We all heard that the Supreme Court might deadlock 4-4 on some cases while Antonin Scalia’s seat remains empty. The first such case came up last week, involving a housing-loan-discrimination dispute. But a much higher-profile 4-4 non-decision was announced today, as a Ninth Circuit Court of Appeals decision, which during oral arguments looked sure to be doomed, was upheld, and with it the ability of public-sector unions to collect dues from non-members they are required to represent in collective bargaining.
The 5-4 decision everyone expected in Friedrichs v. California Teachers Association before Scalia’s death would have been a deadly blow to public-sector unions, adopting the once-exotic conservative argument that the working conditions of government employees is an inherently political subject matter, making mandatory representation fees an infringement on dissenting employees’ First Amendment rights, like fees used for explicitly political purposes. Allowing non-members to reap the advantages of union-negotiated wages and benefits without paying any dues or fees would obviously make union membership vastly less attractive, in part by making collective bargaining significantly more expensive for members.
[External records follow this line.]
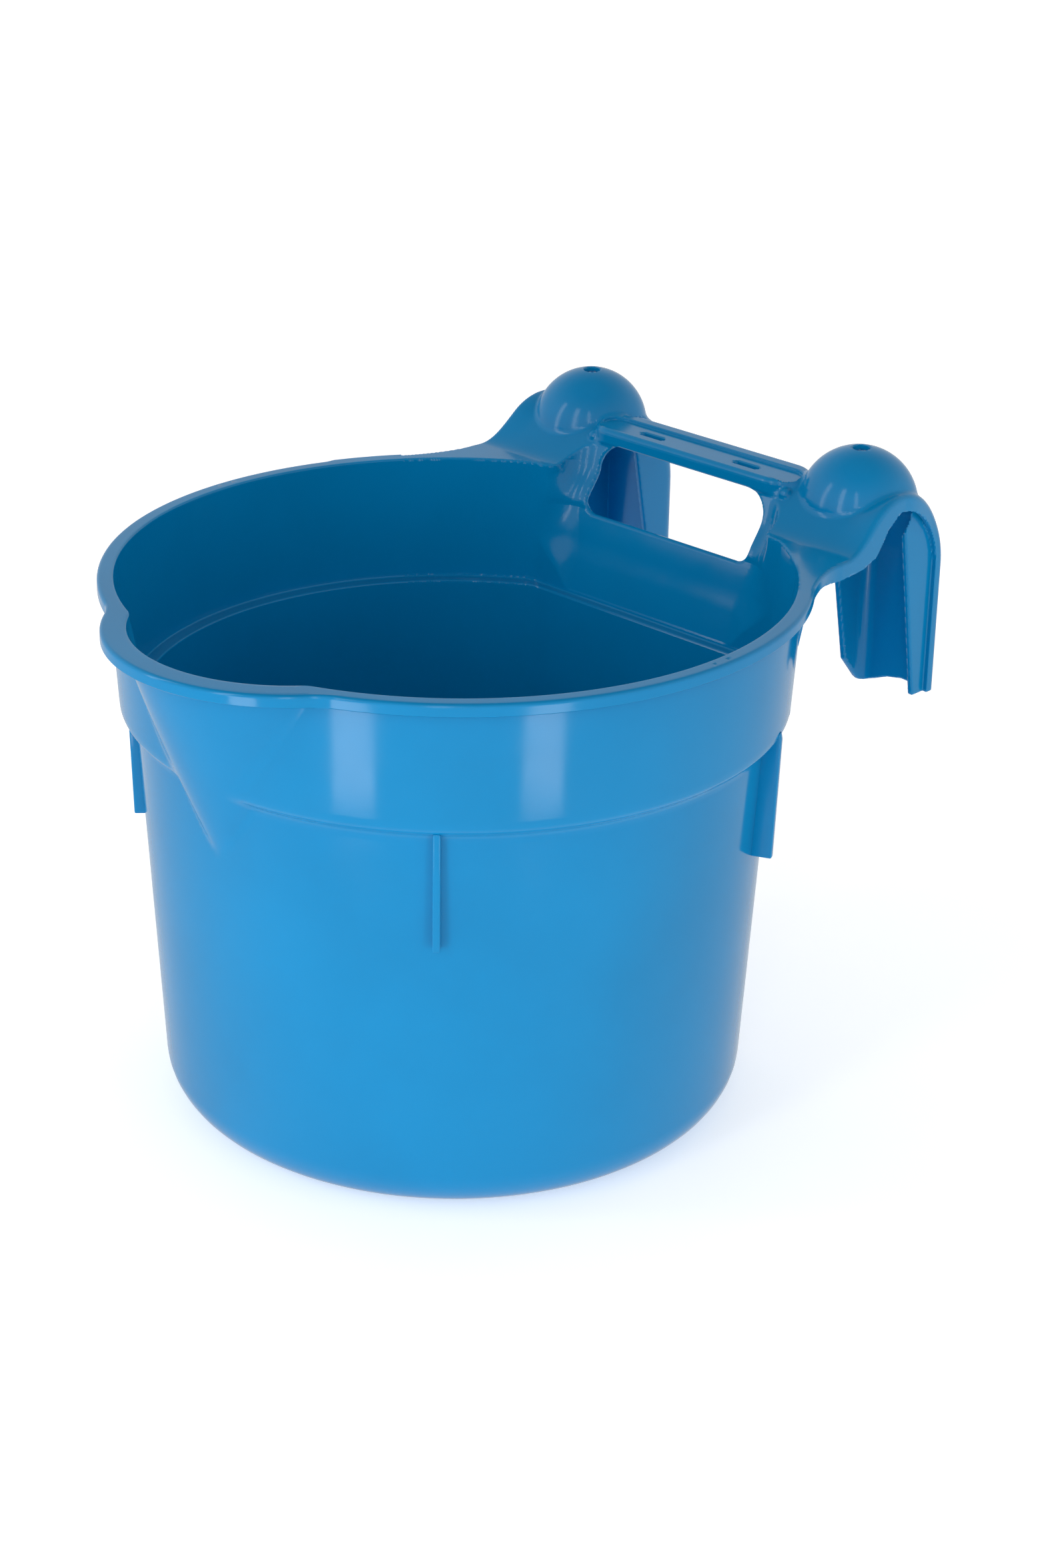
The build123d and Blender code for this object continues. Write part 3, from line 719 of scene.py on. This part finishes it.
def sky():
    """White light from all round, dimmer overhead and a little dimmer behind the object."""
    world = bpy.data.worlds.new("studio")
    bpy.context.scene.world = world
    world.use_nodes = True
    tree = world.node_tree
    background = tree.nodes["Background"]
    background.inputs["Color"].default_value = (1, 1, 1, 1)
    way = tree.nodes.new("ShaderNodeTexCoord").outputs["Generated"]
    split = tree.nodes.new("ShaderNodeSeparateXYZ")
    tree.links.new(way, split.inputs["Vector"])
    overhead = map_range(tree, split.outputs["Z"], (0.42, 0.92), (0.92, 0.28))
    ahead = tree.nodes.new("ShaderNodeVectorMath")
    ahead.operation = "DOT_PRODUCT"
    ahead.inputs[1].default_value = AWAY
    tree.links.new(way, ahead.inputs[0])
    behind = map_range(tree, ahead.outputs["Value"], (-0.1, 0.55), (1.0, 0.75))
    both = tree.nodes.new("ShaderNodeMath")
    both.operation = "MULTIPLY"
    tree.links.new(overhead, both.inputs[0])
    tree.links.new(behind, both.inputs[1])
    tree.links.new(both.outputs["Value"], background.inputs["Strength"])


def place_camera():
    """The camera, looking down on the front right of the object."""
    data = bpy.data.cameras.new("camera")
    data.lens = 72.32
    data.sensor_width = 36.0
    data.clip_start, data.clip_end = 0.05, 50
    obj = bpy.data.objects.new("camera", data)
    bpy.context.scene.collection.objects.link(obj)
    forward = Vector((-math.sin(AZIMUTH) * math.cos(ELEVATION), math.cos(AZIMUTH) * math.cos(ELEVATION),
                      -math.sin(ELEVATION)))
    level_up = ACROSS.cross(forward)
    right_way = math.cos(ROLL) * ACROSS + math.sin(ROLL) * level_up
    up = -math.sin(ROLL) * ACROSS + math.cos(ROLL) * level_up
    turn = Matrix((right_way, up, -forward)).transposed().to_4x4()
    obj.matrix_world = Matrix.Translation(EYE) @ turn
    bpy.context.scene.camera = obj


sweep()
tall_panel("panel left", -37, (0.20, 1.3), 2.4)
tall_panel("panel front", 6, (0.24, 1.4), 3.2)
tall_panel("panel right", 40, (0.16, 1.3), 1.6)
strip_light("strip left", 16.4, 0.085, 0.19)
strip_light("strip right", 69.4, 0.08, 0.165)
sky()
place_camera()
bpy.context.scene.view_settings.view_transform = "Standard"
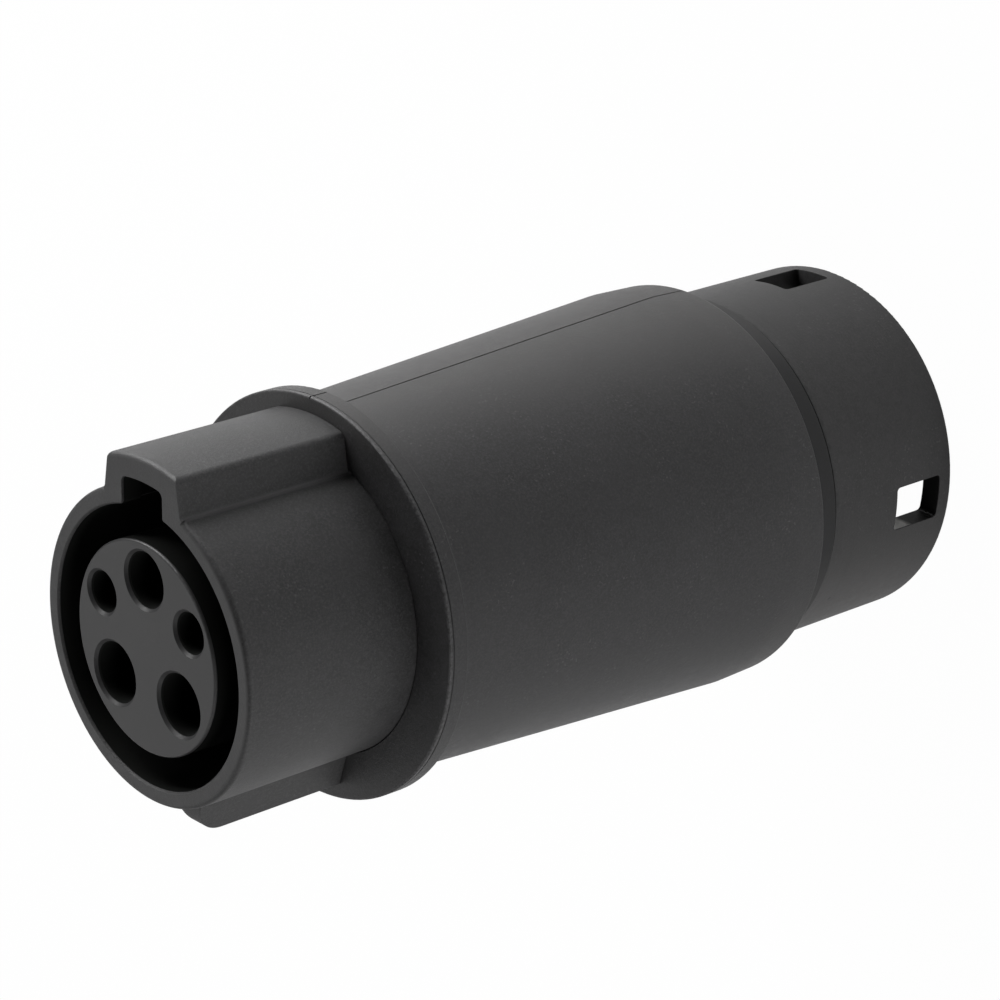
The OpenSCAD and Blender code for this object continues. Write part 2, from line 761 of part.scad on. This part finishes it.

The plaintiff’s case won’t just go away; as part of a long-term corporate-and-libertarian-funded effort to undermine the labor movement, it could come back to SCOTUS if Scalia’s seat is filled by a conservative. So add another very particular stake to the 2016 presidential contest: Whoever has the power to break the deadlock at SCOTUS over this and other cases — and shift some pending decisions from one direction to another — will have an impact on broad areas of law and policy for many years to come. Perhaps Susan Sarandon should think about that before flirting with the idea of taking a walk or even supporting Donald Trump if Bernie Sanders does not win the Democratic presidential nominating contest.